I can explain more about logprobs - logit probabilities.
The process of generating likely words (tokens)
The AI is a one-directional transformer architecture, that is predicting the next token, the next word or part of a word to generate. Once it produces that token, it is added to the context window, the total area where all previous tokens, both input and those that the AI has generated previously are then considered to calculate the next appropriate token to produce.
The AI of the model considers its entire dictionary of 100k tokens, and assigns them a score, by calculations informed by the huge amount of pretraining.
Prompting for tokens
As an example, I provide this to a completion AI model (without the individual message containers of the chat format):
user: Guess what I named my dog. Your response is only one word.
AI: Sure, the name of your dog is "
You can see I set up the AI with a very specific place to answer, so it doesn’t go into long-form chat before answering. The next token alone will be one I can examine.
Inference
The internals return a ranked dictionary with dot product logits - the likelihood or certainty of that token. Ranked, these values might be like
Max: 0.3385, Spot: 0.2852, B: 0.2711, R: 0.2511, ...########: 0.0013, {};: 0.0013...
The AI may see that “Biscuit” or “Bear” is a name, but it doesn’t have a single word token, but the partial word is still in the set of logits. Other undesired tokens may still have a non-zero logit score also, which I show an example as might be in the long tail of tokens.
Softmax and sampling
These embeddings-sourced scores are considered as a whole, and then placed fractionally in proportion into a probability space of total mass “1.0”. These are logprobs - logit probabilities, that are returned to you in e**logprob form on the API, the exponent being better than very small probability numbers.
Probabilities:
Max: 0.1254, Spot: 0.1056, B: 0.1004, R: 0.0930, ########: 0.0005, {};: 0.0005
.
*in API “logprobs”:
Max: -2.07648, Spot: -2.24782, B: -2.29852, R: -2.37516, ########: -7.63864, {};: -7.63864
.
That is the source of the top-5 answers for “logprobs” that is available on the API - they are the highest ranked tokens that were predicted in a particular position.

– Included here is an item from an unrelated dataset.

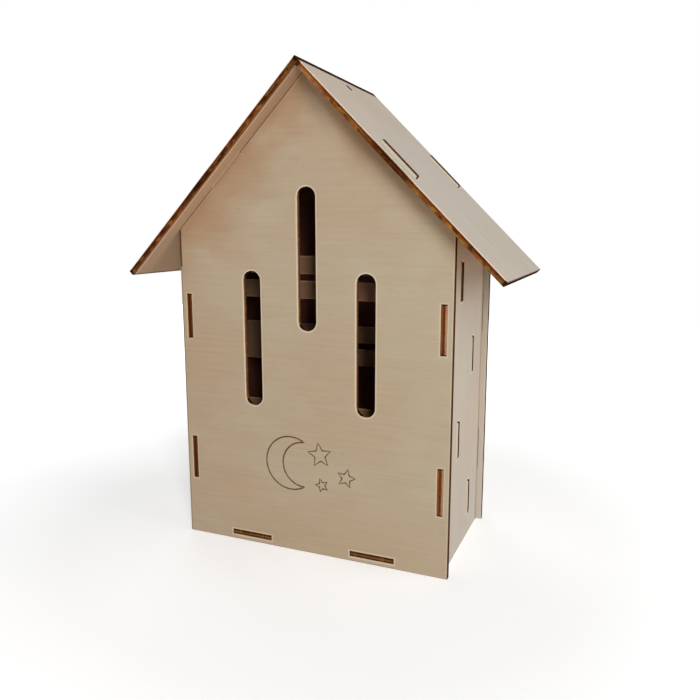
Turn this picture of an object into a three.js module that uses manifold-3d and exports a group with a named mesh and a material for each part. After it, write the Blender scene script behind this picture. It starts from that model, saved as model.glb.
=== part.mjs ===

Why logprobs instead of the AI’s best answer?
- consider the case of yes:20%, no: 18%, No: 16%, Yes: 13%. There are multiple tokens with the same meaning (some breaking the rules you gave, too). What was the AI more certain about here: yes, or no?
From that, we could always just return the “best” answer, but it is less robotic and form-letter if we allow some randomness. So we do statistical sampling after optional modifications.
top_p, then temperature, then sampling
Are used to make a diverse and resplendent human-like answer out of logprobs. Undermines an AI’s intention when unlikely choices can still occasionally be given.
Summary: I’m accomplishing it by making the next token the AI produces contain a 1-token answer, by prompt. Then we take the top-5 logprobs at that token and their certainty as a weight, to give a better answer (even rejecting non-answer tokens).